Primary LanguagePython

TEST: Text Prototype Aligned Embedding to Activate LLM's Ability for Time Series

Requirements

  • Install Python>=3.8, PyTorch 1.8.1.
  • Numpy (numpy) v1.15.2;
  • Matplotlib (matplotlib) v3.0.0;
  • Orange (Orange) v3.18.0;
  • Pandas (pandas) v1.4.2;
  • Weke (python-weka-wrapper3) v0.1.6 for multivariate time series (requires Oracle JDK 8 or OpenJDK 8);
  • PyTorch (torch) v1.8.1 with CUDA 11.0;
  • Scikit-learn (sklearn) v1.0.2;
  • Scipy (scipy) v1.7.3;
  • Huggingface (transformers) v4.30.1;
  • Absl-py (absl-py) v1.2.0 ;
  • Einops (einops) v0.4.1;
  • H5PY (h5py) v3.7.0;
  • keopscore v2.1
  • opt-einsum v3.3.0
  • pandas v1.4.2
  • pytorch-wavelet
  • PyWavelets v1.4.1
  • scikit-image v0.19.3
  • statsmodels v0.13.2
  • sympy v1.11.1

Datasets

The datasets manipulated in this code can be downloaded on the following locations:

Files

Core

  • datasets data and related methods;
  • encoders folder: implements encoder and its building blocks (dilated convolutions, causal CNN);
  • losses folder: implements the triplet loss in the cases of a training set with all time series of the same length, and a training set with time series of unequal lengths;
  • models folder: implements LLM4TS and its building blocks (encoder + GPT attention + output head);
  • utils folder: utils;
  • main_encoder file: handles learning for encoders (see usage below);
  • main_LLM4TS file: handles learning for LLM4TS. The prerequisite is to have a well trained encoder (see usage below);
  • optimizers file: optimizer methods for training models;
  • options file: input args;
  • running file: methods to train and test models.

Usage

Selecting text prototype

Download LLM from huggingface

To select text prototypes from GPT2

python losses/text_prototype.py --llm_model_dir= path/to/llm/folder/ --prototype_dir path/to/save/prototype/file/ --provide Flase(ramdom) or a text lisr --number_of_prototype 10

Training encoder on the UEA archives

To train a model on the EthanolConcentration dataset from the UEA archive with specific gpu:

python main_encoder.py --data_dir path/to/EthanolConcentration/folder/ --gpu 0

Adding the --load_encoder option allows to load a model from the specified save path.
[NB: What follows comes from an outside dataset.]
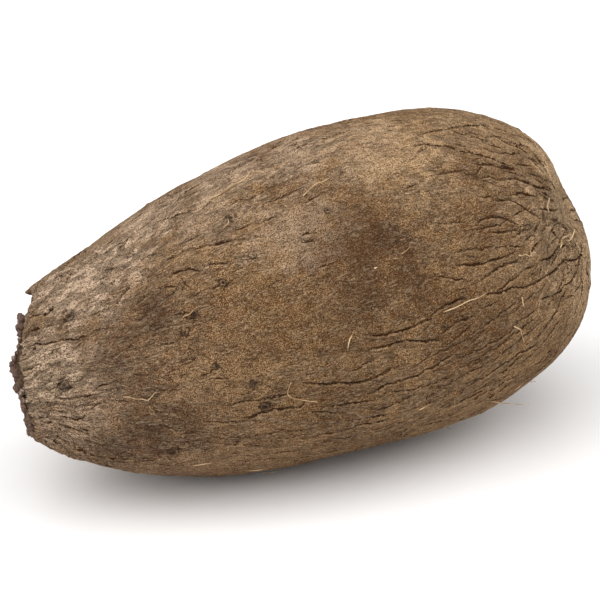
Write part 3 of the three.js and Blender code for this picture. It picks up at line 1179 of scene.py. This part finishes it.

Setting the --gpu -1 option to use cpu.

Training LLM4TS on the UEA archives (Classification)

To train a model on the EthanolConcentration dataset from the UEA archive with specific gpu:

python main_LLM4TS.py --output_dir experiments --comment "classification from Scratch" --name EthanolConcentration --records_file Classification_records.xls --data_dir path/to/EthanolConcentration/folder/ --data_class tsra --pattern TRAIN --val_pattern TEST --epochs 50 --lr 0.001 --patch_size 8 --stride 8 --optimizer RAdam --d_model 768 --pos_encoding learnable --task classification --key_metric accuracy --gpu 0

Setting the --gpu -1 option to use cpu.

Training encoder on the traffic archives

To train a model on the traffic dataset with specific gpu:

python main_encoder.py --root_path path/to/traffic/folder/ --data_path traffic.csv --model_id traffic --name traffic --data custom --seq_len 512 --output_dir ./experiments_encoder --gpu 0

Training LLM4TS on the traffic archives (Forecasting)

To train a model on the traffic dataset with specific gpu:

python main_LLM4TS.py --root_path path/to/traffic/folder/ --data_path traffic.csv --model_id electricity --name electricity --data custom --seq_len 512 --label_len 48 --pred_len 96 --output_dir ./experiments --gpu 0

Setting the --gpu -1 option to use cpu.